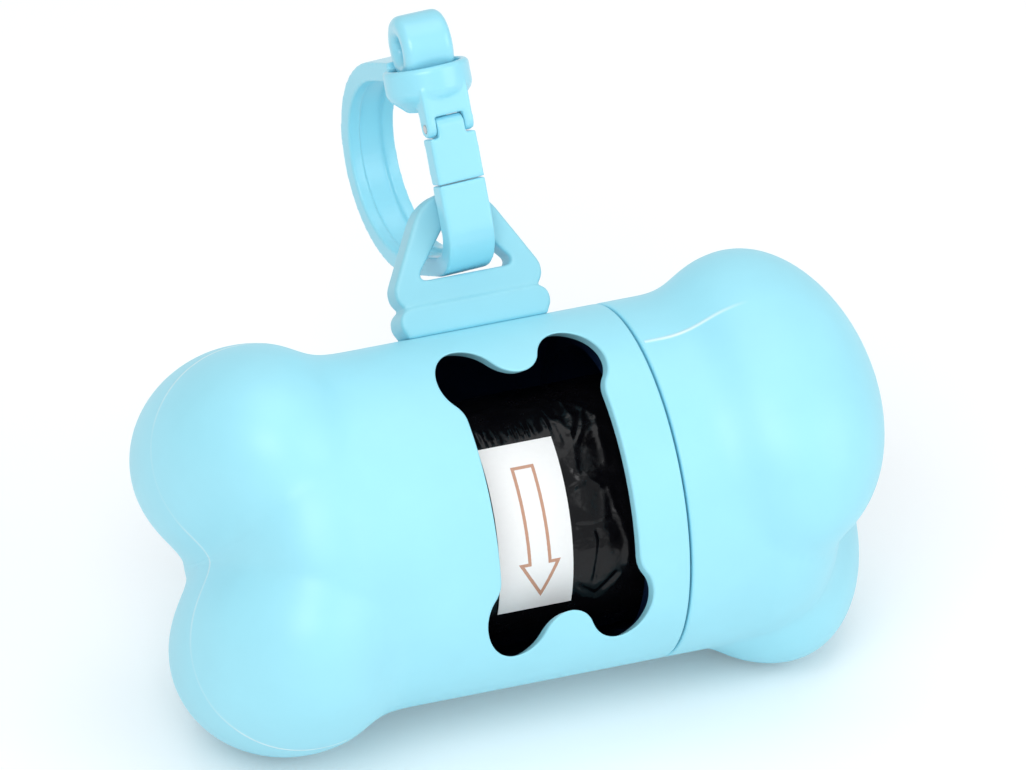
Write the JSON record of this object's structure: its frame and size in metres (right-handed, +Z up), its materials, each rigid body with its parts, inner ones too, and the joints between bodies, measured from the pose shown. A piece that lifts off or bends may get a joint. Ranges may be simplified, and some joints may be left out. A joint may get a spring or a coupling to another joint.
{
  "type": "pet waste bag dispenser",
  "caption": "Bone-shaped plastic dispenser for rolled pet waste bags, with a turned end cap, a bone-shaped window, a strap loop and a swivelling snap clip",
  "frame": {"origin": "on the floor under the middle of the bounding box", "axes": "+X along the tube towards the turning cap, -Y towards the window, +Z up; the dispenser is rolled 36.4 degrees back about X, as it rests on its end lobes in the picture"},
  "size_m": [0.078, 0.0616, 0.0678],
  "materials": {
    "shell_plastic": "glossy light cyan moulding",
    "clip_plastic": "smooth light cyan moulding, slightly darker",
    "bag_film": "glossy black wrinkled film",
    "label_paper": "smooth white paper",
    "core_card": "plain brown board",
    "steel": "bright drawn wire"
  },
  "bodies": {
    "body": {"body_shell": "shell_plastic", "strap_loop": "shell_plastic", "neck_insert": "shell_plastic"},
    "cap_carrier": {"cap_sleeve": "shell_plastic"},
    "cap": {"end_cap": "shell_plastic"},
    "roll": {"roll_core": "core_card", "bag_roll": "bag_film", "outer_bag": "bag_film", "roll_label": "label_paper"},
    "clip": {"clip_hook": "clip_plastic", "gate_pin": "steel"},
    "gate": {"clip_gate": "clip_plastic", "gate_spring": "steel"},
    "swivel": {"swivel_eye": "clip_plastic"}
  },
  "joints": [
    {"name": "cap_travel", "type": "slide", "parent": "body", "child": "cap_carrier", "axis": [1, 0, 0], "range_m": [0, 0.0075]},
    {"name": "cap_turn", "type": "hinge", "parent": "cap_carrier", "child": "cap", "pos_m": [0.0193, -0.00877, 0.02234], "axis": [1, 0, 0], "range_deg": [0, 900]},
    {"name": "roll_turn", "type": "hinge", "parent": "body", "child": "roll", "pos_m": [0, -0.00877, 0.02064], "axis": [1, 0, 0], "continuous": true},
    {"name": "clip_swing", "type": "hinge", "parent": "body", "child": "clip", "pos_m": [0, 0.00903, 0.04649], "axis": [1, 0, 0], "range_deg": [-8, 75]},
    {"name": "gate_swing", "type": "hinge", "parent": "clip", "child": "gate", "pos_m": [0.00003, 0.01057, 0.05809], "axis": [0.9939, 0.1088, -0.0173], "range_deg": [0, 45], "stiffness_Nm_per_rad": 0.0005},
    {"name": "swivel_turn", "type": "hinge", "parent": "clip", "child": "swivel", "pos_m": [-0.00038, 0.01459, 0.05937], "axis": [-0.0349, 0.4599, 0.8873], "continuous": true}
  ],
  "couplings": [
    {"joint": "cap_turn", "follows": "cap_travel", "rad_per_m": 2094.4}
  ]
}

● ● ●

▶ **The task**
Return the whole listing exactly, with every line included.

▶ **Result of the exercise**
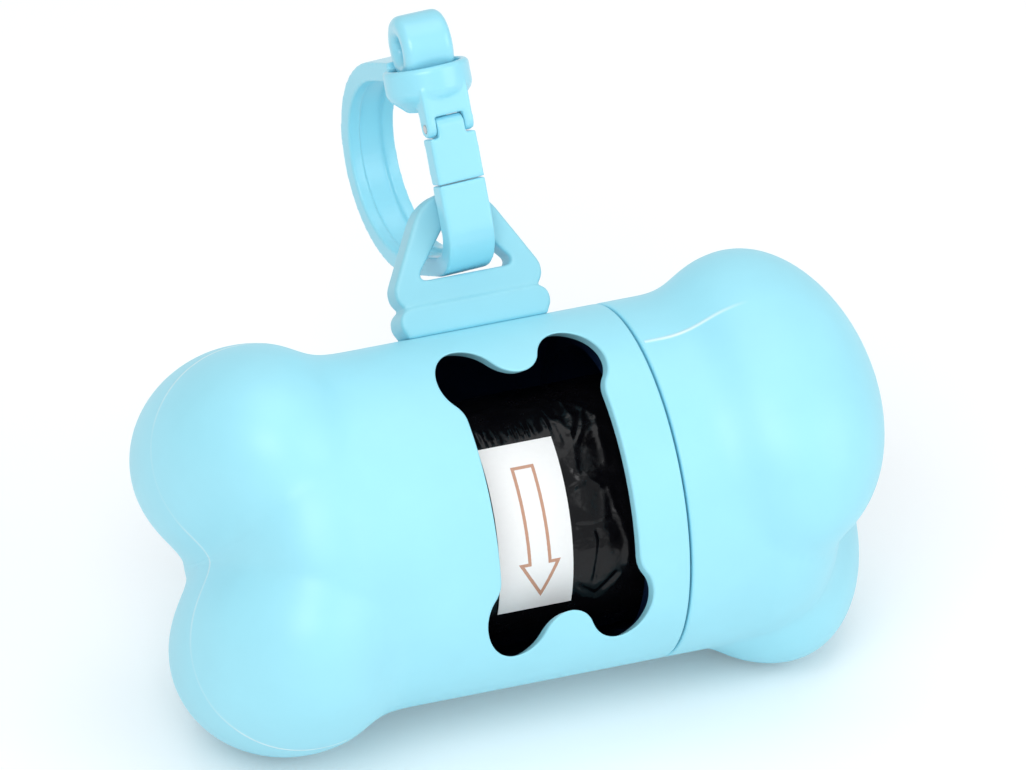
Write the JSON record of this object's structure: its frame and size in metres (right-handed, +Z up), its materials, each rigid body with its parts, inner ones too, and the joints between bodies, measured from the pose shown. A piece that lifts off or bends may get a joint. Ranges may be simplified, and some joints may be left out. A joint may get a spring or a coupling to another joint.
{
  "type": "pet waste bag dispenser",
  "caption": "Bone-shaped plastic dispenser for rolled pet waste bags, with a turned end cap, a bone-shaped window, a strap loop and a swivelling snap clip",
  "frame": {"origin": "on the floor under the middle of the bounding box", "axes": "+X along the tube towards the turning cap, -Y towards the window, +Z up; the dispenser is rolled 36.4 degrees back about X, as it rests on its end lobes in the picture"},
  "size_m": [0.078, 0.0616, 0.0678],
  "materials": {
    "shell_plastic": "glossy light cyan moulding",
    "clip_plastic": "smooth light cyan moulding, slightly darker",
    "bag_film": "glossy black wrinkled film",
    "label_paper": "smooth white paper",
    "core_card": "plain brown board",
    "steel": "bright drawn wire"
  },
  "bodies": {
    "body": {"body_shell": "shell_plastic", "strap_loop": "shell_plastic", "neck_insert": "shell_plastic"},
    "cap_carrier": {"cap_sleeve": "shell_plastic"},
    "cap": {"end_cap": "shell_plastic"},
    "roll": {"roll_core": "core_card", "bag_roll": "bag_film", "outer_bag": "bag_film", "roll_label": "label_paper"},
    "clip": {"clip_hook": "clip_plastic", "gate_pin": "steel"},
    "gate": {"clip_gate": "clip_plastic", "gate_spring": "steel"},
    "swivel": {"swivel_eye": "clip_plastic"}
  },
  "joints": [
    {"name": "cap_travel", "type": "slide", "parent": "body", "child": "cap_carrier", "axis": [1, 0, 0], "range_m": [0, 0.0075]},
    {"name": "cap_turn", "type": "hinge", "parent": "cap_carrier", "child": "cap", "pos_m": [0.0193, -0.00877, 0.02234], "axis": [1, 0, 0], "range_deg": [0, 900]},
    {"name": "roll_turn", "type": "hinge", "parent": "body", "child": "roll", "pos_m": [0, -0.00877, 0.02064], "axis": [1, 0, 0], "continuous": true},
    {"name": "clip_swing", "type": "hinge", "parent": "body", "child": "clip", "pos_m": [0, 0.00903, 0.04649], "axis": [1, 0, 0], "range_deg": [-8, 75]},
    {"name": "gate_swing", "type": "hinge", "parent": "clip", "child": "gate", "pos_m": [0.00003, 0.01057, 0.05809], "axis": [0.9939, 0.1088, -0.0173], "range_deg": [0, 45], "stiffness_Nm_per_rad": 0.0005},
    {"name": "swivel_turn", "type": "hinge", "parent": "clip", "child": "swivel", "pos_m": [-0.00038, 0.01459, 0.05937], "axis": [-0.0349, 0.4599, 0.8873], "continuous": true}
  ],
  "couplings": [
    {"joint": "cap_turn", "follows": "cap_travel", "rad_per_m": 2094.4}
  ]
}